Machu Picchu no puede ser entendido fuera del contexto de las transformaciones operadas en el valle de Urubamba en el período de expansión del imperio incaico, desde 1400 en adelante. Fue en esta época en que los gobernantes del Tawantinsuyu pudieron movilizar miles de trabajadores temporales de la región o desplazar pueblos enteros (mitimaes) para radicarlos forzadamente a lo largo del río y en las alturas para canalizar las aguas, construir los andenes y edificar los espacios elegidos. Ingenieros y arquitectos, a la par de técnicos en el labrado de granito, debieron trasladarse para levantar lo que finalmente constituye parte del patrimonio cultural de la nación y del mundo.
Más tarde, con los espacios convertidos en habitables, un nutrido grupo de yanaconas o servidores personales, erradicados de sus comunidades de origen, acompañó a los señores. Las familias imperiales ocuparon de tiempo en tiempo los conjuntos monumentales que se ubican en las márgenes de nuestro río, al que también se conoce como Vilcanota. En realidad este es su nombre real para los lugareños; su denominación arcaica Wilkamayu, significa “río sagrado”. Nace en la zona de La Raya a 5.846 m.s.n.m., en el límite entre los departamentos de Cusco y Puno. Con el nombre de Urubamba (que se suele usar luego de que cruza Machu Picchu) desemboca finalmente en el Amazonas, luego de confluir con el Tambo, en un recorrido de 1.500 kilómetros.

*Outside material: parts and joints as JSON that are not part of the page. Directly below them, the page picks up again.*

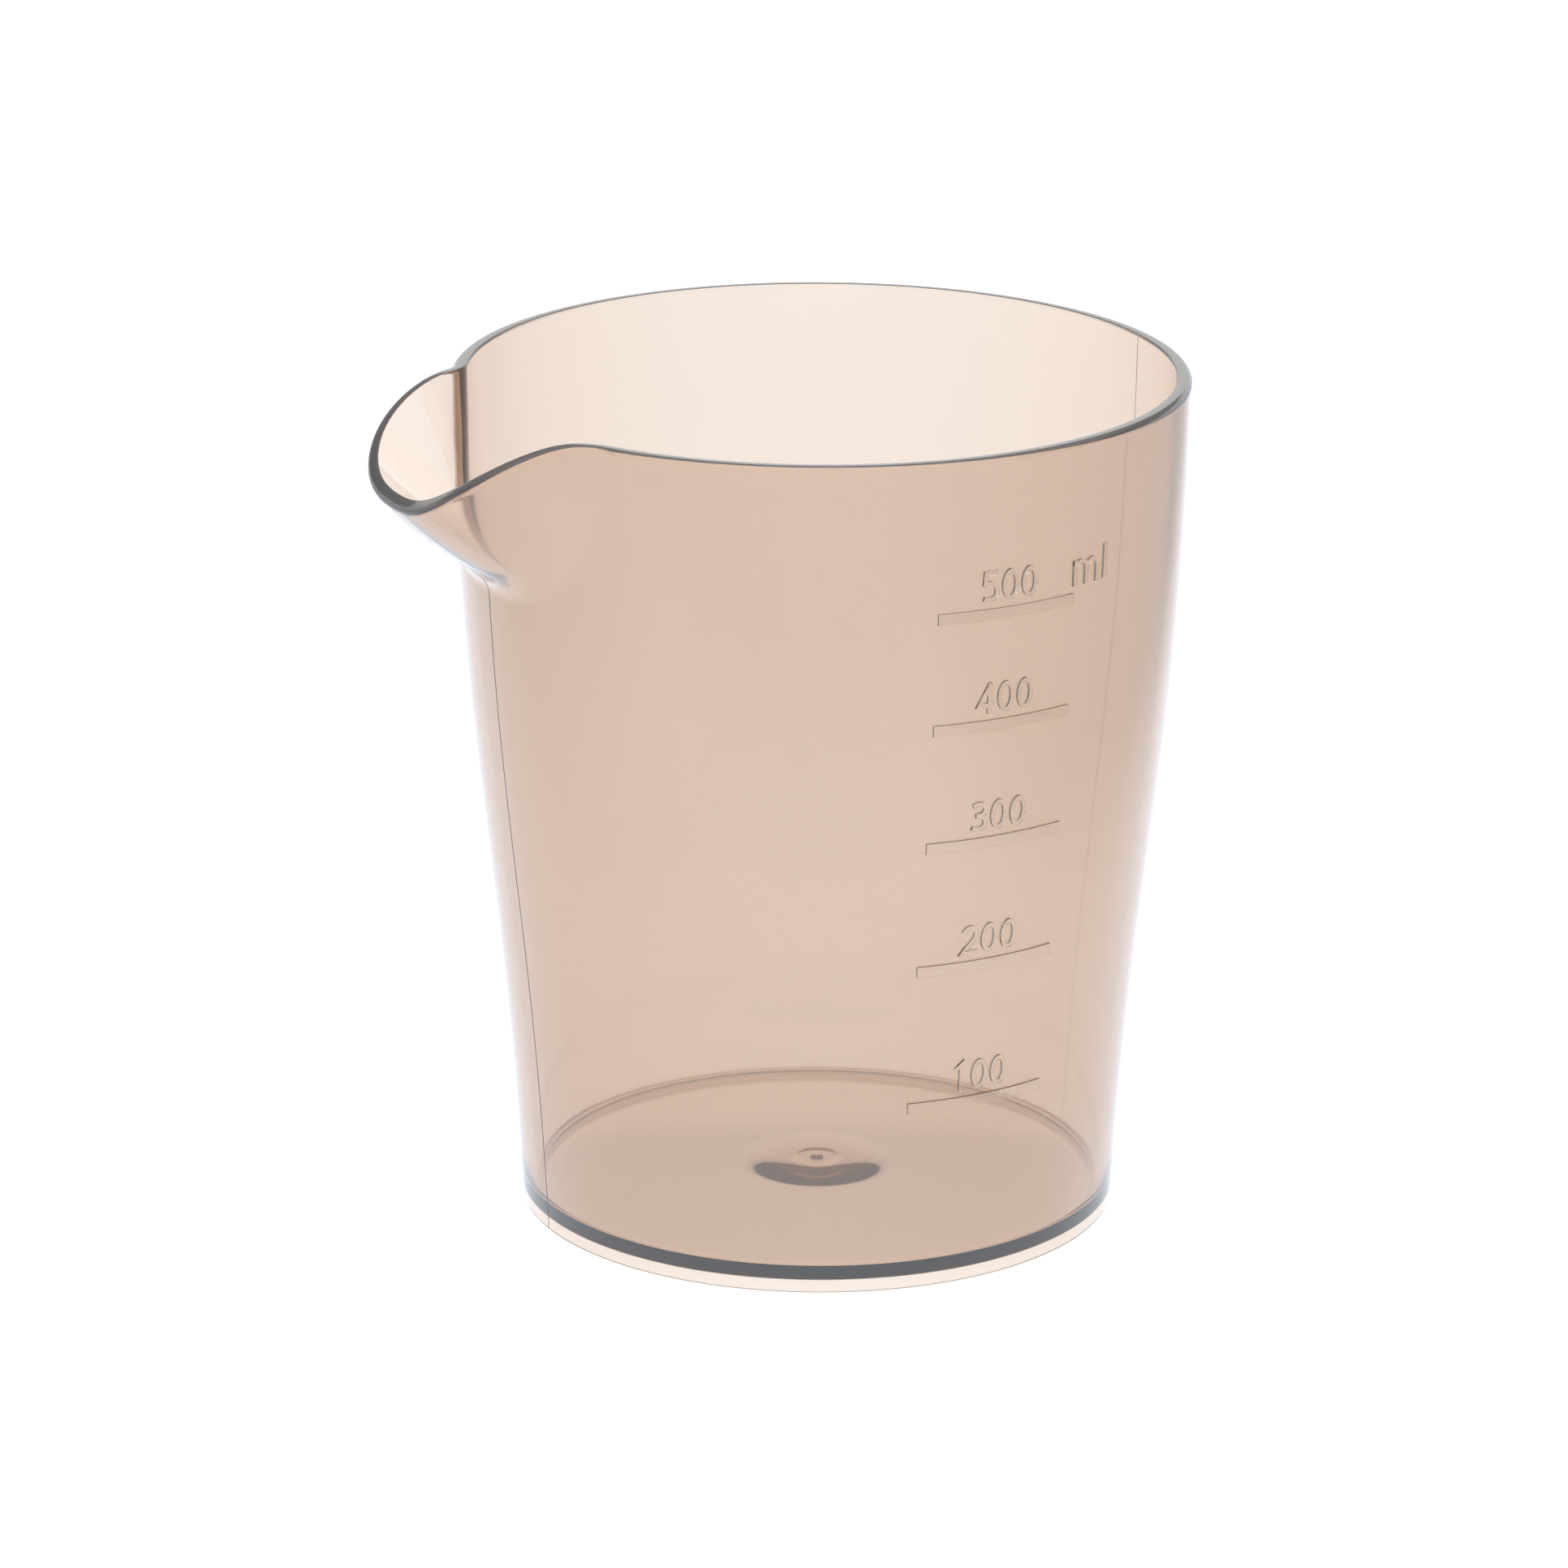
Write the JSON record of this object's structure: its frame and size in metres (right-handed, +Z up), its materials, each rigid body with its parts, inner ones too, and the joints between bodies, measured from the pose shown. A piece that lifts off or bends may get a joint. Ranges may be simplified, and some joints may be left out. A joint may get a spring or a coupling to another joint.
{
  "type": "measuring beaker",
  "caption": "Tapered one-piece translucent plastic measuring beaker with a drooping pouring spout, plain foot ring and a raised millilitre scale.",
  "frame": {"origin": "middle of the bounding box's base, on the plane that the foot ring stands on; the cup's own axis stands at X = +6.75 mm", "axes": "+Z up out of the mouth, -X along the spout, and -Y towards the reader of the scale"},
  "size_m": [0.1099, 0.097, 0.1141],
  "materials": {
    "smoky_plastic": "clear smoky beige plastic, glossy inside and out",
    "scale_relief": "same moulding as the vessel, a little duller"
  },
  "bodies": {
    "root": {"vessel": "smoky_plastic", "graduation_bar_100": "scale_relief", "numeral_100_hundreds": "scale_relief", "numeral_100_tens": "scale_relief", "numeral_100_units": "scale_relief", "graduation_bar_200": "scale_relief", "numeral_200_hundreds": "scale_relief", "numeral_200_tens": "scale_relief", "numeral_200_units": "scale_relief", "graduation_bar_300": "scale_relief", "numeral_300_hundreds": "scale_relief", "numeral_300_tens": "scale_relief", "numeral_300_units": "scale_relief", "graduation_bar_400": "scale_relief", "numeral_400_hundreds": "scale_relief", "numeral_400_tens": "scale_relief", "numeral_400_units": "scale_relief", "graduation_bar_500": "scale_relief", "numeral_500_hundreds": "scale_relief", "numeral_500_tens": "scale_relief", "numeral_500_units": "scale_relief", "letter_m": "scale_relief", "letter_l": "scale_relief"}
  },
  "joints": []
}
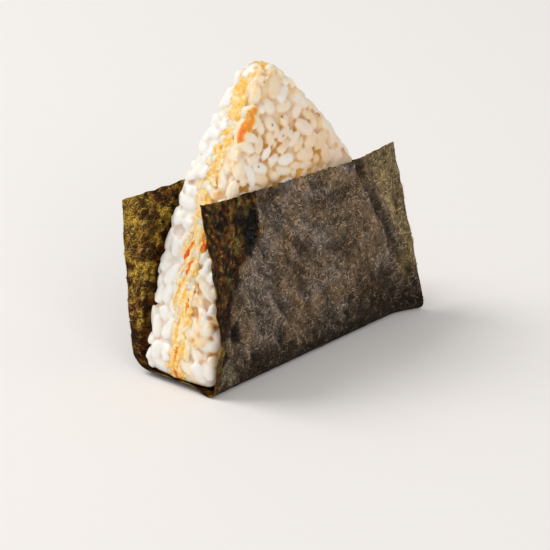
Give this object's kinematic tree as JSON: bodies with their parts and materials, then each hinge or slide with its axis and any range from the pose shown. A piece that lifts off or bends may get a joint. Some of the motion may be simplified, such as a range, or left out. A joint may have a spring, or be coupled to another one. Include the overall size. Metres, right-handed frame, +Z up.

Pero el Wikamayu no es solo un proveedor de humus o sementeras; como las montañas, es un evidente culto al agua que a través de los puquios o manantiales, deriva sus aguas a las alturas habitadas por un ingenioso sistema de canales. Hay que agregar que la visión del conjunto monumental suele estar teñida de una bruma húmeda que suele conferirle un toque de irrealidad. El pleno funcionamiento, el fluir del agua de los acueductos, los colores no lejanos de la selva y lo erizado del paisaje pétreo, debió despertar las emociones de residentes y visitantes.
Las denominaciones actuales de los edificios de Machu Picchu tienen sus antecedentes en aquellas sugeridas por Hiram Bingham, pero a ello hay que sumar las modificaciones impuestas por el turismo organizado, que ya tiene más de medio siglo.
Mientras que los nombres precolombinos sigan siendo desconocidos, no me preocupa que sean otras las denominaciones que imponga el turismo. Son otros y evidentes los que amenazan a partir de su descontrol y descuido.